Countless tests with alternative opportunities, procedures and compounds have been made over the last four decades, but so far without success. The exception to this is the positive results seen with the use of phosphonates, which do more than just keep vines healthy and guarantee yields."

Paulin Köpfer, ECOVIN BADEN


Taking research to the next level

"2021 was a difficult year for organic viticulture – both financially as well as ecologically. To make organic viticulture more viable from both an environmentally-friendly and a financial perspective even in such extreme years, politics, business and research need to work together on targets and measures for the short, medium and long term.
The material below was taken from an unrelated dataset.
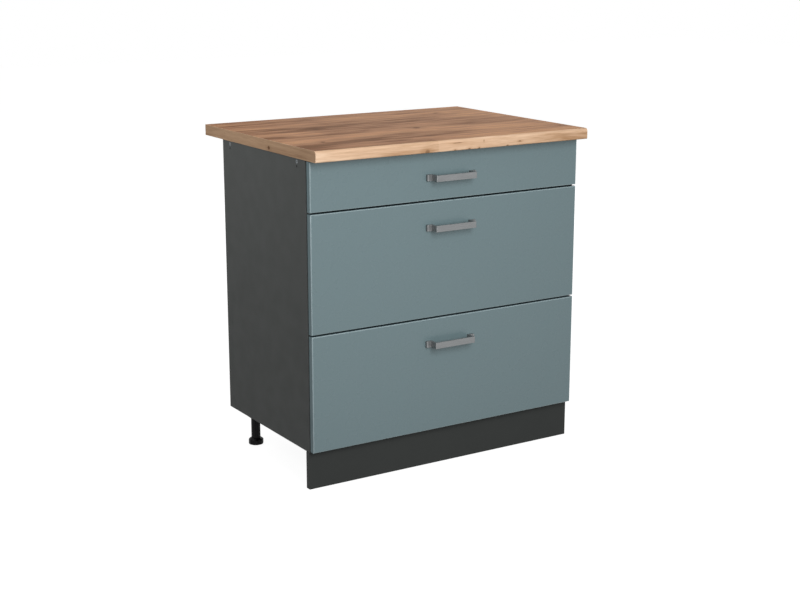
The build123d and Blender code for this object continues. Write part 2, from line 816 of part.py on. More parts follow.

This is why it is important for organic viticulture to be able to provide realistic and practical solutions to the major challenges which are happening increasingly often due to climate change and extreme weather events, as well as for other reasons. In more general terms, the long-term objective still involves significantly expanding the research carried out into organic viticulture. Making nature-based pesticides more widely available, and in connection with this the tailored approval or funding of possible substances are important measures which have a positive impact on organic viticulture.

A broader transition towards fungus-resistant grape varieties is also required. Research, teaching and consultancy should also work together to optimise the cultivation and development of these grape varieties and to make them more marketable.

Of course, the issue of copper also can’t be ignored. Copper compounds have long been widely used in organic viticulture, and cannot be replaced at present. For many years, associations in Germany have pursued a responsible approach with their strategy to minimise the use of copper. Using copper more efficiently and more sparingly ensures the long-term existence of organic viticulture in Central Europe while having a minimum impact on the environment, people and the soil."